There was possibly one missed opportunity. During the second night of the floating crap game, when the guys have relocated to an underground venue, Sky goes down through the trapdoor to find them. As he descends the set is transformed by pipes and a ladder lowering onto the stage to take us into the sewers with him. A fantastic dance takes place during The Crapshooter's Ballet where all kinds of technically amazing steps portray the wonder of gambling and winning. I waited with baited breath for Sky to come down the ladder that had descended. Sadly I was disappointed. He entered from a side door on the highest platform on the set, but as that ladder had come down I really, really wanted him to use it. Of course I forgot this minor disappointment the moment he launched into Luck Be A Lady. The staging of this crowd favorite lent us a a sense of tension that built to a crescendo throughout the song, even for those of us who knew how the dice came out.

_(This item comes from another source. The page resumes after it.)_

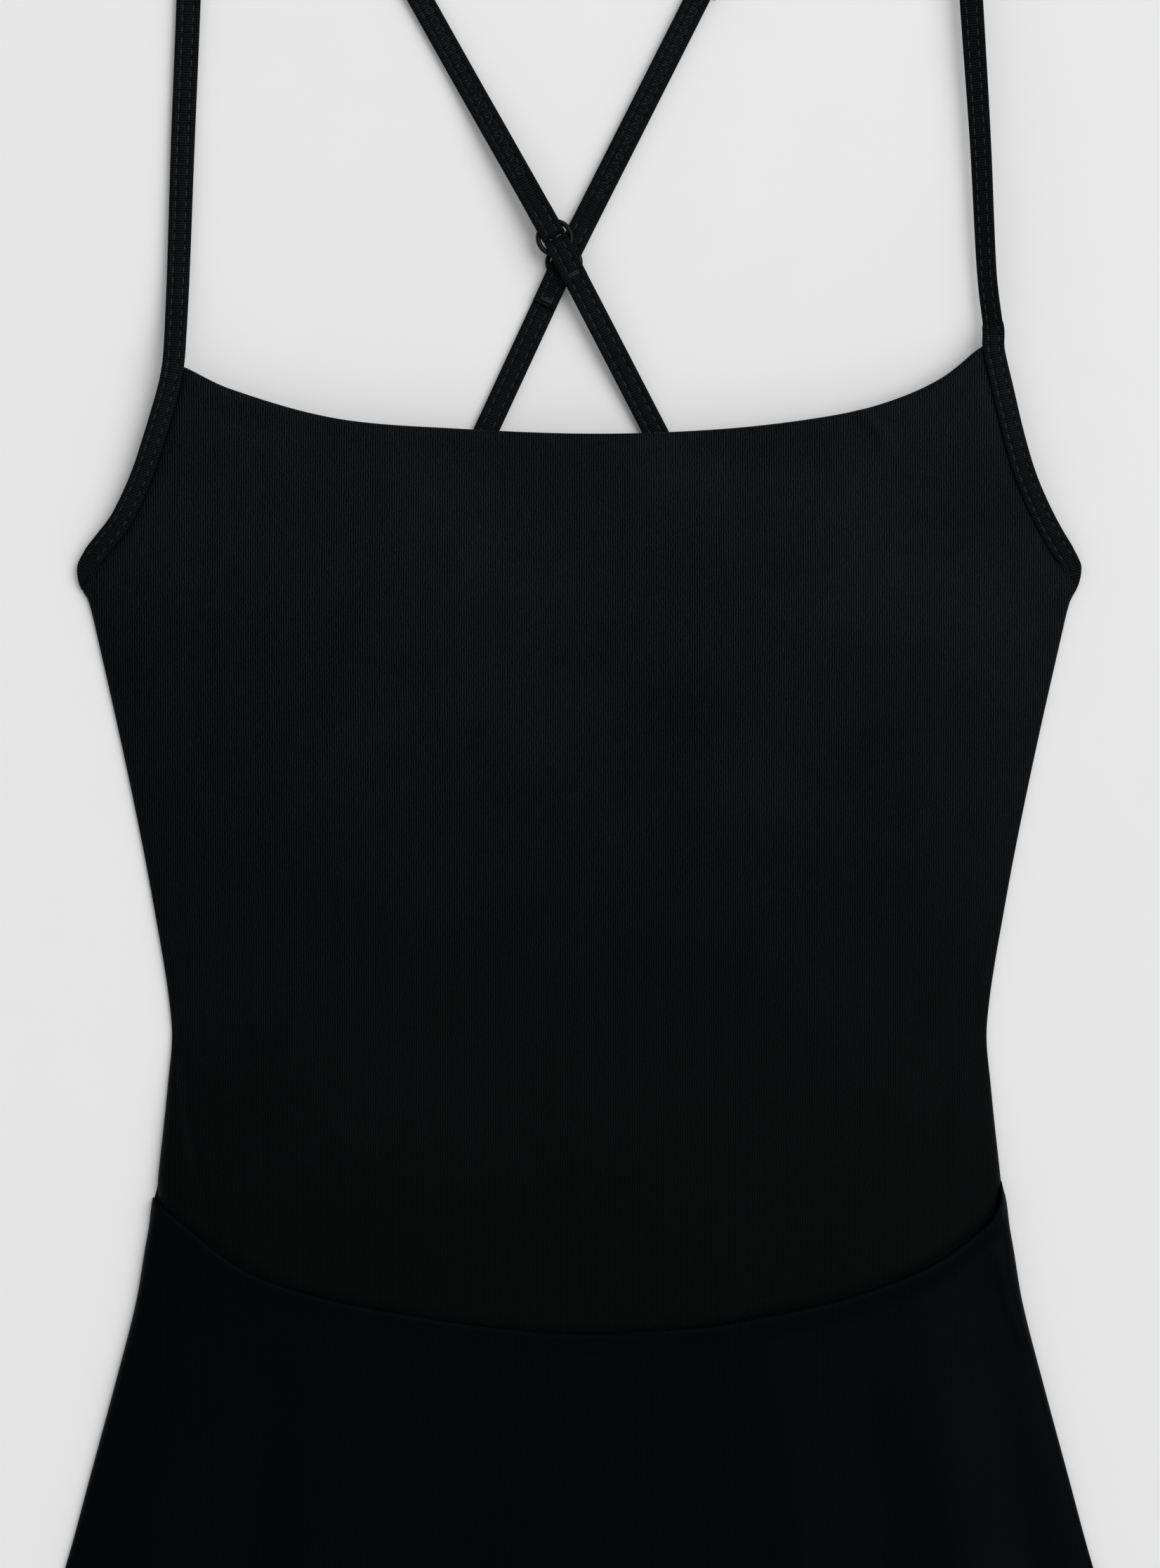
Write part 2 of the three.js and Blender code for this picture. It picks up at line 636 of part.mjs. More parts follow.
for (const side of sideNames) {
  const ring = ringPlace[side];
  const fold = shoulderFold[side];
  const attach = [attachAside[side], backEdge(attachAside[side]) - bindingWidth * 0.7];
  const low = ringHeight[side];
  const towards = (end) => {
    const length = Math.hypot(end[0] - ring[0], end[1] - ring[1]);
    return { length, x: (end[0] - ring[0]) / length, y: (end[1] - ring[1]) / length };
  };
  const up = towards(fold);
  const down = towards(attach);
  const along = (way, points) => points.map(([s, z]) => [ring[0] + way.x * s, ring[1] + way.y * s, z]);
  const across = (way) => new THREE.Vector3(way.y, -way.x, 0);
  const bend = bendAroundWire().map(([s, z]) => [s, low + z]);
  const openLeg = ringRadius + ringWire + gap;
  const gathered = (point) => {
    const away = Math.hypot(point.x - ring[0], point.y - ring[1]);
    const open = Math.min(1, Math.max(0, (away - openLeg) / (loopLand - openLeg)));
    return mix(loopWidth, strapWidth, open);
  };

  // Lower back strap: from the back edge to the ring, round its wire and sewn down on itself.
  const attachHeight = bindingThickness + gap + strapThickness / 2;
  const lowerRoute = along(down, [
    [down.length, attachHeight],
    [down.length * 0.7, attachHeight],
    [down.length * 0.4, attachHeight],
    [down.length * 0.2, mix(attachHeight, low - pairHalf, 0.75)],
    [loopLand, low - pairHalf],
    [openLeg, low - wrap],
    ...bend,
    [openLeg, low + wrap],
    [loopLand - 4, low + pairHalf + 0.1],
    [loopLand, low + pairHalf],
  ]);
  const lowerSide = across({ x: -down.x, y: -down.y });
  add(
    "back_strap_lower_" + side,
    strip({
      route: lowerRoute,
      width: strapWidth,
      thickness: strapThickness,
      spans: 2,
      sideAt: () => lowerSide.clone(),
      widthAt: gathered,
    }),
    elastic,
  );

  // Upper back strap: from the shoulder fold to the ring, round its wire and a little way back.
  const upperRoute = along(up, [
    [up.length - foldTuck + gap - endGap, lieHeight],
    [up.length * 0.7, lieHeight],
    [up.length * 0.45, lieHeight],
    [up.length * 0.27, lieHeight],
    [up.length * 0.15, mix(lieHeight, low - pairHalf, 0.6)],
    [loopLand, low - pairHalf],
    [openLeg, low - wrap],
    ...bend,
    [openLeg, low + wrap],
    [loopLand - 3, low + pairHalf + 0.1],
    [loopLand, low + pairHalf],
  ]);
  const upperSide = across({ x: -up.x, y: -up.y });
  add(
    "back_strap_upper_" + side,
    strip({
      route: upperRoute,
      width: strapWidth,
      thickness: strapThickness,
      spans: 2,
      sideAt: () => upperSide.clone(),
      widthAt: gathered,
    }),
    elastic,
  );

  // The strap's tail: over the upper strap to the slider, round its middle bar and back a little.
  const place = sliderPlace[side];
  const tailRest = lieHeight + strapThickness + gap;
  const barWrap = sliderMiddleBar + gap + strapThickness / 2;
  const barMiddle = tailRest + barWrap;
  const barBend = [];
  for (let i = 0; i <= 6; i++) {
    const turn = (Math.PI * i) / 6;
    barBend.push([place + barWrap * Math.sin(turn), barMiddle - barWrap * Math.cos(turn)]);
  }
  const tailRoute = along(up, [
    [loopLand + gap, low + pairHalf],
    [up.length * 0.15, mix(tailRest, low + pairHalf, 0.6)],
    [up.length * 0.27, tailRest],
    [mix(up.length * 0.27, place, 0.5), tailRest],
    [place - 3, tailRest],
    ...barBend,
    [place - 4, barMiddle + barWrap - 0.5],
    [place - 10, tailRest + strapThickness + gap],
  ]);
  add(
    "strap_tail_" + side,
    strip({
      route: tailRoute,
      width: strapWidth,
      thickness: strapThickness,
      spans: 2,
      sideAt: () => across(up),
    }),
    elastic,
  );

  // Front strap: from the corner of the neckline to the shoulder, where it folds under.
  const corner = armholeRoute(side, bindingWidth / 2).at(-1);
  const foldHeight = lieHeight + 2 * foldRadius;
  const start = [corner[0], corner[1] + gap * 2];
  const frontLength = Math.hypot(fold[0] - start[0], fold[1] - start[1]);
  const way = { x: (fold[0] - start[0]) / frontLength, y: (fold[1] - start[1]) / frontLength };
  const startHeight = frontHeight(...corner) + bodyCloth / 2;
  const frontRoute = [[...start, startHeight]];
  strapRise[side].forEach((height, i) => {
    const share = [0.12, 0.45, 0.75][i];
    const bow = Math.sin(Math.PI * share) * 2.5 * sideSign[side];
    frontRoute.push([mix(start[0], fold[0], share) + bow, mix(start[1], fold[1], share), height]);
  });
  frontRoute.push([fold[0] - way.x * 6, fold[1] - way.y * 6, foldHeight]);
  for (let i = 0; i <= 4; i++) {
    const turn = (Math.PI * i) / 4;
    const reach = foldRadius * Math.sin(turn);
    frontRoute.push([
      fold[0] + way.x * reach,
      fold[1] + way.y * reach,
      lieHeight + foldRadius + foldRadius * Math.cos(turn),
    ]);
  }
  const tuck = foldTuck - gap;
  frontRoute.push([fold[0] - up.x * tuck, fold[1] - up.y * tuck, lieHeight]);
  const frontSide = across(way);
  const foldedSide = across(up);
  add(
    "front_strap_" + side,
    strip({
      route: frontRoute,
      width: strapWidth,
      thickness: strapThickness,
      spans: 2,
      sideAt: (share) => {
        const folded = Math.min(1, Math.max(0, (share - 0.96) / 0.03));
        return frontSide.clone().lerp(foldedSide, folded);
      },
    }),
    elastic,
  );

  // Ring: a closed wire ring that lies flat in the two loops.
  const ringMesh = add("ring_" + side, new THREE.TorusGeometry(ringRadius, ringWire, 8, 28), enamel);
  ringMesh.position.set(ring[0], ring[1], low);

  // Slider: two rails, an end bar under the strap at each end and the tail's bar above it.
  const railInner = strapWidth / 2 + sliderSideGap;
  const half = sliderLength / 2;
  const endTop = lieHeight - strapThickness / 2 - gap;
  const endLow = endTop - sliderBar;
  const railTop = barMiddle + sliderMiddleBar;
  const outline = new THREE.Shape();
  outline.moveTo(-half, endLow);
  outline.lineTo(half, endLow);
  outline.lineTo(half, endTop);
  outline.lineTo(half / 3, railTop);
  outline.lineTo(-half / 3, railTop);
  outline.lineTo(-half, endTop);
  outline.closePath();
  const barSpan = 2 * railInner + sliderRail;
  const pieces = [];
  for (const sign of [-1, 1]) {
    const rail = new THREE.ExtrudeGeometry(outline, { depth: sliderRail, bevelEnabled: false });
    pieces.push(rail.translate(0, 0, sign > 0 ? railInner : -railInner - sliderRail));
    const bar = new THREE.BoxGeometry(sliderRail, sliderBar, barSpan);
    pieces.push(bar.translate(sign * (half - sliderRail / 2), endLow + sliderBar / 2, 0));
  }
  const middleBar = new THREE.CylinderGeometry(sliderMiddleBar, sliderMiddleBar, barSpan, 12);
  pieces.push(middleBar.rotateX(Math.PI / 2).translate(0, barMiddle, 0));
  const slider = add("slider_" + side, joined(pieces), enamel);
  // Its length runs up the strap and its height up from the table.
  slider.matrixAutoUpdate = false;
  slider.matrix.makeBasis(
    new THREE.Vector3(up.x, up.y, 0),
    new THREE.Vector3(0, 0, 1),
    new THREE.Vector3(up.y, -up.x, 0),
  );
  slider.matrix.setPosition(ring[0] + up.x * place, ring[1] + up.y * place, 0);
}

export default leotard;
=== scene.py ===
import math

import bpy
import numpy as np
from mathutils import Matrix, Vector


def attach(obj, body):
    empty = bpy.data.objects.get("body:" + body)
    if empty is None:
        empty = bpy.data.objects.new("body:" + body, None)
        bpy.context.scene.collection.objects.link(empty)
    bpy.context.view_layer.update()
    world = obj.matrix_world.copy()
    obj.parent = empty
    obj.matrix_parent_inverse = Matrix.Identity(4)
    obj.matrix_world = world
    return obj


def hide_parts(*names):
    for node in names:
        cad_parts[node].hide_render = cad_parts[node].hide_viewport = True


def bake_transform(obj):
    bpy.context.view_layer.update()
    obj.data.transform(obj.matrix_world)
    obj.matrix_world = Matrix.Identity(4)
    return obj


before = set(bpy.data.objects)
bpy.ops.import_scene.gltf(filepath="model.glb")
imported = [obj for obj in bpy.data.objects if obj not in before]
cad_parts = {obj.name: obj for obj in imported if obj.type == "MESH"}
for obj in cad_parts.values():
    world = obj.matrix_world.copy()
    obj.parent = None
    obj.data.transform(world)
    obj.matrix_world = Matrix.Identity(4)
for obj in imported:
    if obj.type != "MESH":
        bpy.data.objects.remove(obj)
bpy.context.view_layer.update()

MM = 0.001

# ---- Camera ------------------------------------------------------------------------------------
# It hangs straight above the laid-out garment, square to the table, and far enough away for
# the straps to keep their true widths.
view_centre = (0.25, 145.9)
view_height = 558.25
view_level = 6.0
lens_length, sensor_long_side = 100.0, 36.0
camera_data = bpy.data.cameras.new("camera_above")
camera_data.lens = lens_length
camera_data.sensor_width = sensor_long_side
camera_data.dof.use_dof = False
camera = bpy.data.objects.new("camera_above", camera_data)
camera.location = (
    view_centre[0] * MM,
    view_centre[1] * MM,
    (view_level + view_height * lens_length / sensor_long_side) * MM,
)
bpy.context.scene.collection.objects.link(camera)
bpy.context.scene.camera = camera

# ---- Table top and studio light ----------------------------------------------------------------
# A matt pale board, one large soft light from the right and a little from above, a small lamp near
# the straps, and an even glow from the room. Colours are shown as they are, with no film look.
bpy.context.scene.view_settings.view_transform = "Standard"


def dye(hex_code):
    """An sRGB hex colour as the linear colour that a shader takes."""
    parts = [int(hex_code[i : i + 2], 16) / 255 for i in (1, 3, 5)]
    return [p / 12.92 if p <= 0.04045 else ((p + 0.055) / 1.055) ** 2.4 for p in parts] + [1.0]


def add_node(tree, kind, settings=None, values=None, links=None):
    """One shader node with its settings, its own values and what feeds it."""
    made = tree.nodes.new(kind)
    for key, value in (settings or {}).items():
        setattr(made, key, value)
    for socket, value in (values or {}).items():
        made.inputs[socket].default_value = value
    for socket, source in (links or {}).items():
        tree.links.new(source, made.inputs[socket])
    return made


def start_material(name, values):
    """A new material with its shader's own values set; returns it with its tree and shader."""
    made = bpy.data.materials.new(name)
    made.use_nodes = True
    shader = made.node_tree.nodes["Principled BSDF"]
    for socket, value in values.items():
        shader.inputs[socket].default_value = value
    return made, made.node_tree, shader


# Matt painted board: an even pale grey with the faintest mottle of the roller.
board_size = 90.0
board, tree, shader = start_material("painted_board", {"Roughness": 0.95, "Specular IOR Level": 0.0})
place = add_node(tree, "ShaderNodeTexCoord")
mottle = add_node(
    tree, "ShaderNodeTexNoise", values={"Scale": 40.0, "Detail": 3.0}, links={"Vector": place.outputs["Object"]}
)
tone = add_node(tree, "ShaderNodeValToRGB", links={"Fac": mottle.outputs["Fac"]})
tone.color_ramp.elements[0].color = dye("#e6e6e6")
tone.color_ramp.elements[1].color = dye("#e8e8e8")
tree.links.new(tone.outputs["Color"], shader.inputs["Base Color"])

bpy.ops.object.select_all(action="DESELECT")
bpy.ops.mesh.primitive_plane_add(size=board_size, location=(0, 0.15, 0))
table_top = bpy.context.object
table_top.name = "table_top"
bpy.ops.object.transform_apply(location=True, rotation=True, scale=True)
table_top.data.materials.append(board)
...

The lighting was elegant and attractive, casting bright highlights and interesting shadows that emphasized the lush, evocative costumes from Joni Sackett's designs. Purples, reds, oranges, and other vivid colors splashed all over without ever being garish or overwhelming. And the direction ensured that this show, which I am told is quite long, flew by. The timing was perfect. When it ended, to a standing ovation, I am sure I wasn't the only one who wished there was more to see.
Thoroughly entertaining from beginning to end, this is not a show to miss. TCR's Guys and Dolls reminds me why we go to the theatre. We go to forget our own lives, to laugh, to cry, to see a story that unfolds and makes us believe again that everything can turn out right. I could really go on and on about this performance, but I always hate it when someone gives away the best parts of a show, so suffice it to say, buy yourself a ticket for next weekend today and thank me later.